* _Exercise task_:
What is to be transcribed is the run of lines opening with the one that has "obj.matrix_world = world" and closing with the one that has "imported = [obj", and only that run, exactly.

::::::::

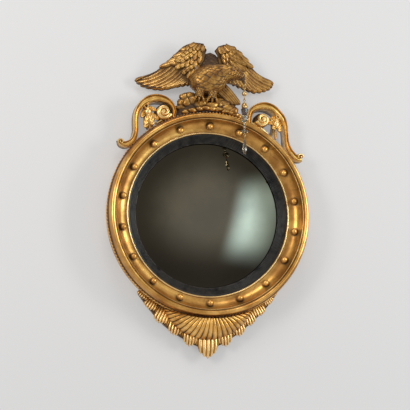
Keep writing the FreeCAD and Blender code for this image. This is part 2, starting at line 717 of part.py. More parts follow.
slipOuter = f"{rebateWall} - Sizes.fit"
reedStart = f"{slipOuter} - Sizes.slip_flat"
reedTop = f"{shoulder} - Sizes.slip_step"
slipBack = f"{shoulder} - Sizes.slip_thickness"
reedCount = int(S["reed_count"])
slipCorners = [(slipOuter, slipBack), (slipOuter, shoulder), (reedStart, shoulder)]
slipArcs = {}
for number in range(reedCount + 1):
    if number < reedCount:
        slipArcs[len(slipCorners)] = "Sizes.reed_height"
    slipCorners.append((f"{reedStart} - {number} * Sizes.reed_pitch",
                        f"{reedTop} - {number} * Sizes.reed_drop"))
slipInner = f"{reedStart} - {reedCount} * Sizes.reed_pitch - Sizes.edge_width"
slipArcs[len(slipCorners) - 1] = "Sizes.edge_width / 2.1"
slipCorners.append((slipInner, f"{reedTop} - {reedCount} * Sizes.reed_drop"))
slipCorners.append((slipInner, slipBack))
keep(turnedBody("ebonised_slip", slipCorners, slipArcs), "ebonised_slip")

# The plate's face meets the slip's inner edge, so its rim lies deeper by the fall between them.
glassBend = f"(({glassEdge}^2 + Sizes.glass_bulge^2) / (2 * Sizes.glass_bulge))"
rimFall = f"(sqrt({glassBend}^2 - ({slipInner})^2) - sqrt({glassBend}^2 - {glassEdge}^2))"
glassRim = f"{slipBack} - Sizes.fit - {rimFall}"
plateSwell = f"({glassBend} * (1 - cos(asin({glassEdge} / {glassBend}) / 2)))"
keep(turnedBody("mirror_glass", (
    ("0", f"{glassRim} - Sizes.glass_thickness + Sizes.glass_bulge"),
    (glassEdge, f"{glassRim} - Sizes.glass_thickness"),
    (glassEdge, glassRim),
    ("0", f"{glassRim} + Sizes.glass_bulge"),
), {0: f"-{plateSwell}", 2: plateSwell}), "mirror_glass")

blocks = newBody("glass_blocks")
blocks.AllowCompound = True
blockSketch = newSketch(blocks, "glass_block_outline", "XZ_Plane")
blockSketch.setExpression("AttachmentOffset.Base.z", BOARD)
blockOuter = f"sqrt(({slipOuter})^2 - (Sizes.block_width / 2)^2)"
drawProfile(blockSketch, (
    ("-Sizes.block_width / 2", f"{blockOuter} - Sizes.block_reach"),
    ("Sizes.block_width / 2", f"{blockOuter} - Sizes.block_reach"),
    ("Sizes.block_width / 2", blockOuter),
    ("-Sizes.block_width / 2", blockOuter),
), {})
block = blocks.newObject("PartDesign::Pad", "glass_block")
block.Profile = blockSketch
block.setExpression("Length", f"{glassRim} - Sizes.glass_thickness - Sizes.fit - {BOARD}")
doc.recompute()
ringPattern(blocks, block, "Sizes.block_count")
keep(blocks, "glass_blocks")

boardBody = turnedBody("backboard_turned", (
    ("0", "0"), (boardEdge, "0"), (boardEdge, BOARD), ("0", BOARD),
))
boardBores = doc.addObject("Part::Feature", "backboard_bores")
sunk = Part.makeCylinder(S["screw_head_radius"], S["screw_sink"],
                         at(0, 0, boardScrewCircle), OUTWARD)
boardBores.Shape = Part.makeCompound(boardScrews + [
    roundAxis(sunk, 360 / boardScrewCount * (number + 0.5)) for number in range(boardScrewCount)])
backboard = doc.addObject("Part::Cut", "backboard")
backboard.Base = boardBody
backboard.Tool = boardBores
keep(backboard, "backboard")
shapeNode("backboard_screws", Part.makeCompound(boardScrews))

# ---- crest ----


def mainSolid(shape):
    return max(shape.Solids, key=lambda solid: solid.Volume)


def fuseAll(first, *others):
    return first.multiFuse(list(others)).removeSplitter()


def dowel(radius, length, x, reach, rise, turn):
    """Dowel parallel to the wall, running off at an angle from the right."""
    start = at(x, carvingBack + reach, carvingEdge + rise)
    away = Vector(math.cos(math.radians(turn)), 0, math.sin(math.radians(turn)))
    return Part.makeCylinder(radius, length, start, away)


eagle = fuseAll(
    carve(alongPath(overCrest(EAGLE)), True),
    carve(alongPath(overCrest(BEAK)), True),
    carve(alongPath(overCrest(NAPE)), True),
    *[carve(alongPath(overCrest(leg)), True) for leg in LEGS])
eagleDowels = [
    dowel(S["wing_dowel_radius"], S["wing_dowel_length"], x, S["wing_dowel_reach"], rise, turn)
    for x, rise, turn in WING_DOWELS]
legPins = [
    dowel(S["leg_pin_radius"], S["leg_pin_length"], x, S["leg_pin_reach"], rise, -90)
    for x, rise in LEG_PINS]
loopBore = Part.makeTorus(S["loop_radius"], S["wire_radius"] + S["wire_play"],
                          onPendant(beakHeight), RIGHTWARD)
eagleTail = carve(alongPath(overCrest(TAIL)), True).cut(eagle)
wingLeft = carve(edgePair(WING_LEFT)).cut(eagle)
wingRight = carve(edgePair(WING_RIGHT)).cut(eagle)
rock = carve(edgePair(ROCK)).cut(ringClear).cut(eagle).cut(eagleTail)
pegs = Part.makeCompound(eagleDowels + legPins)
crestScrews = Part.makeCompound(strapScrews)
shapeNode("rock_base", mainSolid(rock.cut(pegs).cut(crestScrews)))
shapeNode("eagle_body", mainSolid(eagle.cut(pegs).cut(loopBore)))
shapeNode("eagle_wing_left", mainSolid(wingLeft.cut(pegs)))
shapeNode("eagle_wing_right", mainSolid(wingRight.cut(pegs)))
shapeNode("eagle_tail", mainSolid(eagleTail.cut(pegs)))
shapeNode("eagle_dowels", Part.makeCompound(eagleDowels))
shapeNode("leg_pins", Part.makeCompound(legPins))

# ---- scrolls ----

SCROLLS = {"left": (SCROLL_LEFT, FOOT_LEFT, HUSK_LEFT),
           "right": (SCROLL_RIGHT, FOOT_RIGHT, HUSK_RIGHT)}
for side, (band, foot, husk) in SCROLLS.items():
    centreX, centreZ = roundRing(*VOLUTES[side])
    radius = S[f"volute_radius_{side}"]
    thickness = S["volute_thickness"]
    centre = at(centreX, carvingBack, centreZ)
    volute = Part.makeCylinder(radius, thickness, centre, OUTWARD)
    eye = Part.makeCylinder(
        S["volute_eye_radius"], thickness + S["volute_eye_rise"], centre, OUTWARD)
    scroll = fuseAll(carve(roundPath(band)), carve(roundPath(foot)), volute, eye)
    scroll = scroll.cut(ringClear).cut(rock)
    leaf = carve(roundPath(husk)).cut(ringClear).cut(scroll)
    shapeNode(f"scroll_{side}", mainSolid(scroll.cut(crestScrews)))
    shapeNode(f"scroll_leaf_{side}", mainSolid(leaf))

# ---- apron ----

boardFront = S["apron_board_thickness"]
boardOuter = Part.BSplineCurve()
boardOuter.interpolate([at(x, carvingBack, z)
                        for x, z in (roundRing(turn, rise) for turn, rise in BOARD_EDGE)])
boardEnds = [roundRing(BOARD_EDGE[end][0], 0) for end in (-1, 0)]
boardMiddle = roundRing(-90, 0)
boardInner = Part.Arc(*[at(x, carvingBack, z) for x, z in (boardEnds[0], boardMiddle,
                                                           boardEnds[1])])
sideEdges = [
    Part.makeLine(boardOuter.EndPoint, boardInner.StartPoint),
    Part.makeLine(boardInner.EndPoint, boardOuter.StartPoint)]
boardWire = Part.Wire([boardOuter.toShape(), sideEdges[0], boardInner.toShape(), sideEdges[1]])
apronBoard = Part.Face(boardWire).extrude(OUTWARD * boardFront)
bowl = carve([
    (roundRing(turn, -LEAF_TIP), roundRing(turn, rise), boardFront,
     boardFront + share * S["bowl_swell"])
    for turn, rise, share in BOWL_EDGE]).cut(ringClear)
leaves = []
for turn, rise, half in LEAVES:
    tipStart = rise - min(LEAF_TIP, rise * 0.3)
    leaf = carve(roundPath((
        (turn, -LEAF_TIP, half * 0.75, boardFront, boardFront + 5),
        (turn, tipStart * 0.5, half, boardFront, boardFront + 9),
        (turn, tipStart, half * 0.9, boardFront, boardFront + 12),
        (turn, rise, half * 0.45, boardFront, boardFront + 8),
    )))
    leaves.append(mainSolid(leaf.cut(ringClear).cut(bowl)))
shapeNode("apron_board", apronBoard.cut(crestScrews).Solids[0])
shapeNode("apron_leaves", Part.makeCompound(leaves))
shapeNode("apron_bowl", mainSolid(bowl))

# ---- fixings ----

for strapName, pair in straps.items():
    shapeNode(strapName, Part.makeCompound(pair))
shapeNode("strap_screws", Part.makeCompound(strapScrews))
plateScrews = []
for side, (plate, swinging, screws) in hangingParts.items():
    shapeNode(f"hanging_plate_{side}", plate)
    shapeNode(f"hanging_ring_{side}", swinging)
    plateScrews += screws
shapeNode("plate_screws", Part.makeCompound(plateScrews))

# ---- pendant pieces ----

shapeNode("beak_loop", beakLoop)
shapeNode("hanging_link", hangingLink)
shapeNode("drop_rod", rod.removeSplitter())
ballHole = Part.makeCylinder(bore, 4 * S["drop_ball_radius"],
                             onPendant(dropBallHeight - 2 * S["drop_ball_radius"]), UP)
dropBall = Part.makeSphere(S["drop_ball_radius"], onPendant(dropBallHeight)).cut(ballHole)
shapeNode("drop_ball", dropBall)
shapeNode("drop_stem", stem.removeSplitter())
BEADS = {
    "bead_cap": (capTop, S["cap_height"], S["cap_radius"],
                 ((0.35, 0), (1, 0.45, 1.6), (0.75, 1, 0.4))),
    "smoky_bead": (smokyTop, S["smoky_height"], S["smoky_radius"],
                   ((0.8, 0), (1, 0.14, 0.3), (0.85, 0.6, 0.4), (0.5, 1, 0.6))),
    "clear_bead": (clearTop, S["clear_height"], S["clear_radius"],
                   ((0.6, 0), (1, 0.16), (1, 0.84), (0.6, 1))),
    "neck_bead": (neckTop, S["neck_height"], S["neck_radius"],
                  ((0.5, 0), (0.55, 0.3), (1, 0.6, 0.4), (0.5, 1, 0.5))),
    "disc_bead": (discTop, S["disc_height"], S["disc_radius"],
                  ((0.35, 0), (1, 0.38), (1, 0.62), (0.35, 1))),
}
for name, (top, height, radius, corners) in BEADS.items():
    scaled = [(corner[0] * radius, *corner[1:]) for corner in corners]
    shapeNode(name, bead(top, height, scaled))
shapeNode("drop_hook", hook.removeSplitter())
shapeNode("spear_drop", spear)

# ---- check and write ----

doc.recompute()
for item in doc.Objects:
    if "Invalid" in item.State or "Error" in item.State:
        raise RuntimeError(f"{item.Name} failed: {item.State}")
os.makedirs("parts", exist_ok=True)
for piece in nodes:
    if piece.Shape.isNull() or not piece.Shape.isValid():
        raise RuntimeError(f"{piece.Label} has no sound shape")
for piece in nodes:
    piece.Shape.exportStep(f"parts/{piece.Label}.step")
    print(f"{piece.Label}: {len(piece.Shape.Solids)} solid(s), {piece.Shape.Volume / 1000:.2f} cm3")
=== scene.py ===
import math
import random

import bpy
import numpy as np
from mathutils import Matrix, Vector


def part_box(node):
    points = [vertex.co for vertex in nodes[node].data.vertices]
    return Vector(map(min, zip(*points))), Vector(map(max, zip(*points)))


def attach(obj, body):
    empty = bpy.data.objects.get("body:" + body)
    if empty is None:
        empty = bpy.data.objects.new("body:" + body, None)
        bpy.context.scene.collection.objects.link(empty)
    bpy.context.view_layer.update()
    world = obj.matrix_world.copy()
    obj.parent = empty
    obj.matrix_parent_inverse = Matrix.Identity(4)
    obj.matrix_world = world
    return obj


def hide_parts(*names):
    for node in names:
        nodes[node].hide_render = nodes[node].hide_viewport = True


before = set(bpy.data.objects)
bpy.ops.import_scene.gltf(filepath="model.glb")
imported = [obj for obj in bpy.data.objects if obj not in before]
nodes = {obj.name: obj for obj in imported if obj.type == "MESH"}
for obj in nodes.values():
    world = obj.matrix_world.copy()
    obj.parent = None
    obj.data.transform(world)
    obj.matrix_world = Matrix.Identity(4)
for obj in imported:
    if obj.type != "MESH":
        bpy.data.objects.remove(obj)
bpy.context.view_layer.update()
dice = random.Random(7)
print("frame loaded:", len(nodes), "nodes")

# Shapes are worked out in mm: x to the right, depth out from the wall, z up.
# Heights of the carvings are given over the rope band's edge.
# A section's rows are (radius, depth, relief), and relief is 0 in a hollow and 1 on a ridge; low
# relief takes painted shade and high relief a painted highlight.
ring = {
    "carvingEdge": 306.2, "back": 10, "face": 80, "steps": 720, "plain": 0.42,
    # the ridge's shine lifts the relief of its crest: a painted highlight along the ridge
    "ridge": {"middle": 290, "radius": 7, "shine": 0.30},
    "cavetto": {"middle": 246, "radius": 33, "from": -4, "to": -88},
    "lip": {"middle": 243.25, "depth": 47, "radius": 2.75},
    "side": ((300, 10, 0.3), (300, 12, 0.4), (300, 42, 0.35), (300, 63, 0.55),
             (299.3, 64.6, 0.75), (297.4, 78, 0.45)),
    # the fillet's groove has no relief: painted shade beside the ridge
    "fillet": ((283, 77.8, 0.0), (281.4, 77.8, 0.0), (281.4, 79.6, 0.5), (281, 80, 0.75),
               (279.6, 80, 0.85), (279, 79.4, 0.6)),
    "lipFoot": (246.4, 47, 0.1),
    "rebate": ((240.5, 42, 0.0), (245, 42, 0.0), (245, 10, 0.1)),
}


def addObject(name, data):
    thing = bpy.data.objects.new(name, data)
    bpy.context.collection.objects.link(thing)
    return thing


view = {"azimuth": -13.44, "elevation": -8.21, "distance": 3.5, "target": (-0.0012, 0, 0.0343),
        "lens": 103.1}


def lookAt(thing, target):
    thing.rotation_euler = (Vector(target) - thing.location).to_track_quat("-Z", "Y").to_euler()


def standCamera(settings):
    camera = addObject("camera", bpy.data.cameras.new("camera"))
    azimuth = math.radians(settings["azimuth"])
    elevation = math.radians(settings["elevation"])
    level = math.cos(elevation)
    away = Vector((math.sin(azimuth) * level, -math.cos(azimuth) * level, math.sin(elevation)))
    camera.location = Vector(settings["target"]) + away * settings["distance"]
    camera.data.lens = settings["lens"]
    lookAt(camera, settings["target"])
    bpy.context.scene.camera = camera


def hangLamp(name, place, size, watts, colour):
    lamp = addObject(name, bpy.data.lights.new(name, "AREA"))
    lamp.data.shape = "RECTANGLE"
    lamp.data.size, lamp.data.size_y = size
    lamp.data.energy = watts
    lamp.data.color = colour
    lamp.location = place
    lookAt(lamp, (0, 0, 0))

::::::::

* _Final answer_:
    obj.matrix_world = world
    return obj


def hide_parts(*names):
    for node in names:
        nodes[node].hide_render = nodes[node].hide_viewport = True


before = set(bpy.data.objects)
bpy.ops.import_scene.gltf(filepath="model.glb")
imported = [obj for obj in bpy.data.objects if obj not in before]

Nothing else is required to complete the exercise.